There are certain exceptions of course, for example where mental health difficulties arise as a consequence of bereavement, or when female employees suffer a stillbirth, and specialist guidance should be sought in these circumstances. 

Returning to work

Every bereavement is different and you may feel able to return to work very swiftly, or you may need more time. Returning to work does not mean you won’t need support, so keep communication open with your line manager about how you are coping, if you need changes to your responsibilities or hours, or if you wish to access support services. 

You may find the full emotional impact of the death is not felt until sometime after, and special days such as anniversaries or birthdays may be particularly difficult. Again, keep communication with your line manager open about how your feelings change over time. 

Practical matters

Bereavement will frequently lead to changes in your personal circumstances. As part of discussions with your line manager, consider and discuss if you have a need for flexible working to accommodate any changes. Acas has guidance for employees and employers regarding requests for flexible working.

If you need practical or financial advice or support following a bereavement, you can consult Cruse Bereavement Care’s guide or contact the helpline in 0844 477 9400 (open Monday-Friday 9:30am-5pm). Other useful organisations are the Bereavement Advice Centre on 0800 634 9494, or the UK government bereavement helpline at the Department for Work and Pensions: 0345 606 0265. Education Support Partnership also run a 24-hour helpline for those in the education profession. Contact them on 08000 562 561. 

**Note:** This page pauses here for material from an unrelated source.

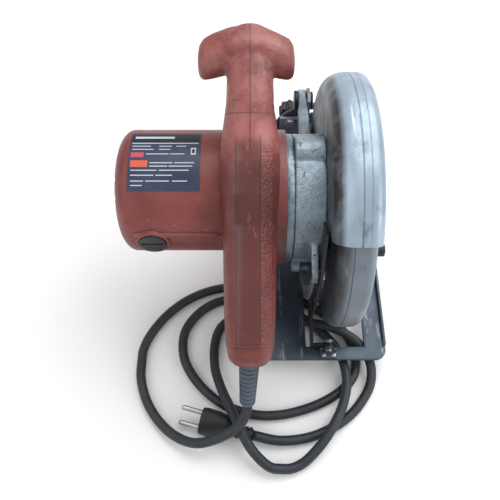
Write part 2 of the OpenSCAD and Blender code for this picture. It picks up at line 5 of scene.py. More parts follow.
import bmesh
import bpy
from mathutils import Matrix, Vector


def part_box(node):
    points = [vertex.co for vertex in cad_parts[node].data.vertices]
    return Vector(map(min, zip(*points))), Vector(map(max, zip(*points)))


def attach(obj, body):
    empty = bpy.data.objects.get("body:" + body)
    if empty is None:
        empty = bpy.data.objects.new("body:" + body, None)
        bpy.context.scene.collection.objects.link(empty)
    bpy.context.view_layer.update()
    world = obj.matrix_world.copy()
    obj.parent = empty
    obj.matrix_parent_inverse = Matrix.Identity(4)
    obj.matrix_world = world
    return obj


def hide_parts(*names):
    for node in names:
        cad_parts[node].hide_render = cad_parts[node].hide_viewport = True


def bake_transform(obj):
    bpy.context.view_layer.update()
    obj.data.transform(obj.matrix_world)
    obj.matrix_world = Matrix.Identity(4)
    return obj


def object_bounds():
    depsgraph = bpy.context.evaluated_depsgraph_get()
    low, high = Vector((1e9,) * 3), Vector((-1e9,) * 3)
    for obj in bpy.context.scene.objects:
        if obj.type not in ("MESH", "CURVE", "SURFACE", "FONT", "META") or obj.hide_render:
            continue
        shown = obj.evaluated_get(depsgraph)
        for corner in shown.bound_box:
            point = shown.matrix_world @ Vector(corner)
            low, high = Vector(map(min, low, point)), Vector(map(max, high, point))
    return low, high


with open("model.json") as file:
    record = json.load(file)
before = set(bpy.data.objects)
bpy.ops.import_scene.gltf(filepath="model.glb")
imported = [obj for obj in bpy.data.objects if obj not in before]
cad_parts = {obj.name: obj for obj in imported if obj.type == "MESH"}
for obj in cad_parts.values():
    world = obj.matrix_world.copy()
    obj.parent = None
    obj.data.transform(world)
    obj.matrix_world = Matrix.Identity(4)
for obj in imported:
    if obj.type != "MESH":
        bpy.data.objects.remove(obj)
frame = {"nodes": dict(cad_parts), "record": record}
CAD_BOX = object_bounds()
NODES = frame["nodes"]

# The row frame's offset from the design's own centre lines: X of the handle's middle plane, and
# Y of the arbor.
HANDLE_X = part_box("handle_left")[1][0]
ARBOR_Y = (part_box("arbor_bearing")[0][1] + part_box("arbor_bearing")[1][1]) / 2
ARBOR_Z = (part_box("arbor_bearing")[0][2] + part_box("arbor_bearing")[1][2]) / 2
MOTOR_Y = (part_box("commutator")[0][1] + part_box("commutator")[1][1]) / 2
MOTOR_Z = (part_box("commutator")[0][2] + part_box("commutator")[1][2]) / 2


# ---- Materials ----
class Nodes:
    """A small wrapper to build one material's node tree."""

    def __init__(self, name, rough, metal=0.0, spec=0.5):
        self.mat = bpy.data.materials.new(name)
        self.mat.use_nodes = True
        self.tree = self.mat.node_tree
        self.bsdf = self.tree.nodes["Principled BSDF"]
        self.bsdf.inputs["Roughness"].default_value = rough
        self.bsdf.inputs["Metallic"].default_value = metal
        self.bsdf.inputs["Specular IOR Level"].default_value = spec
        self.coord = self.tree.nodes.new("ShaderNodeTexCoord").outputs["Object"]

    def link(self, a, b):
        self.tree.links.new(a, b)

    def noise(self, scale, detail=4.0, rough=0.55, stretch=(1, 1, 1)):
        mapping = self.tree.nodes.new("ShaderNodeMapping")
        mapping.inputs["Scale"].default_value = stretch
        self.link(self.coord, mapping.inputs["Vector"])
        n = self.tree.nodes.new("ShaderNodeTexNoise")
        n.inputs["Scale"].default_value = scale
        n.inputs["Detail"].default_value = detail
        n.inputs["Roughness"].default_value = rough
        self.link(mapping.outputs[0], n.inputs["Vector"])
        return n.outputs["Fac"]

    def voronoi(self, scale, stretch=(1, 1, 1)):
        mapping = self.tree.nodes.new("ShaderNodeMapping")
        mapping.inputs["Scale"].default_value = stretch
        self.link(self.coord, mapping.inputs["Vector"])
        n = self.tree.nodes.new("ShaderNodeTexVoronoi")
        n.inputs["Scale"].default_value = scale
        self.link(mapping.outputs[0], n.inputs["Vector"])
        return n.outputs["Distance"]

    def axis(self, index):
        parts = self.tree.nodes.new("ShaderNodeSeparateXYZ")
        self.link(self.coord, parts.inputs[0])
        return parts.outputs[index]

    def along(self, *direction):
        d = self.tree.nodes.new("ShaderNodeVectorMath")
        d.operation = "DOT_PRODUCT"
        d.inputs[1].default_value = direction
        self.link(self.coord, d.inputs[0])
        return d.outputs["Value"]

    def math(self, kind, a, b=0.0):
        m = self.tree.nodes.new("ShaderNodeMath")
        m.operation = kind
        m.use_clamp = kind in ("MULTIPLY", "ADD")
        for socket, value in ((m.inputs[0], a), (m.inputs[1], b)):
            if isinstance(value, bpy.types.NodeSocket):
                self.link(value, socket)
            else:
                socket.default_value = value
        return m.outputs[0]

    def within(self, value, low, high, soft):
        """1 between low and high, falling to 0 over soft on each side."""
        out = []
        for edge, sign in ((low, 1), (high, -1)):
            r = self.tree.nodes.new("ShaderNodeMapRange")
            r.inputs["From Min"].default_value = edge - sign * soft
            r.inputs["From Max"].default_value = edge
            self.link(value, r.inputs["Value"])
            out.append(r.outputs[0])
        return self.math("MULTIPLY", *out)

    def ramp(self, fac, stops):
        r = self.tree.nodes.new("ShaderNodeValToRGB")
        r.color_ramp.elements[0].position = stops[0][0]
        r.color_ramp.elements[0].color = (*stops[0][1], 1)
        r.color_ramp.elements[1].position = stops[1][0]
        r.color_ramp.elements[1].color = (*stops[1][1], 1)
        for place, color in stops[2:]:
            r.color_ramp.elements.new(place).color = (*color, 1)
        self.link(fac, r.inputs["Fac"])
        return r.outputs["Color"]

    def mix(self, fac, a, b):
        m = self.tree.nodes.new("ShaderNodeMix")
        m.data_type = "RGBA"
        for socket, value in ((m.inputs[0], fac), (m.inputs[6], a), (m.inputs[7], b)):
            if isinstance(value, bpy.types.NodeSocket):
                self.link(value, socket)
            elif isinstance(value, (int, float)):
                socket.default_value = value
            else:
                socket.default_value = (*value, 1)
        return m.outputs[2]

    def color(self, value):
        self.link(value, self.bsdf.inputs["Base Color"])
        return self

    def rough(self, fac, low, high):
        r = self.tree.nodes.new("ShaderNodeMapRange")
        r.inputs["To Min"].default_value = low
        r.inputs["To Max"].default_value = high
        self.link(fac, r.inputs["Value"])
        self.link(r.outputs[0], self.bsdf.inputs["Roughness"])
        return self

    def bump(self, *layers):
        """Each layer is a height socket, a strength and a depth in metres."""
        last = None
        for height, strength, depth in layers:
            b = self.tree.nodes.new("ShaderNodeBump")
            b.inputs["Strength"].default_value = strength
            b.inputs["Distance"].default_value = depth
            self.link(height, b.inputs["Height"])
            if last:
                self.link(last, b.inputs["Normal"])
            last = b.outputs["Normal"]
        self.link(last, self.bsdf.inputs["Normal"])
        return self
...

When a student is bereaved

A bereaved student in your class can have a significant impact not just on their own learning, but on the learning of others and on your sense of wellbeing and confidence as a teacher. The Cruse Bereavement Care website has a section dedicated to advice for teachers and other professionals working with bereaved children and young people. It includes advice on how you can help a student return to school, manage their behaviour, and talk about the deceased.

When a member of the school dies

Cruse also provides extensive guidance on how to prepare for and what to do in the event of the death of a student or staff member, including if the death occurs during school time.

Again, such circumstances can have a huge impact on the dynamic of a school and even the most confident teacher can feel helpless. These pages include guidance on preparing for such situations with an established bereavement and/or crisis policy. This can help boost staff confidence in supporting students and each other in what is a very difficult and sensitive time.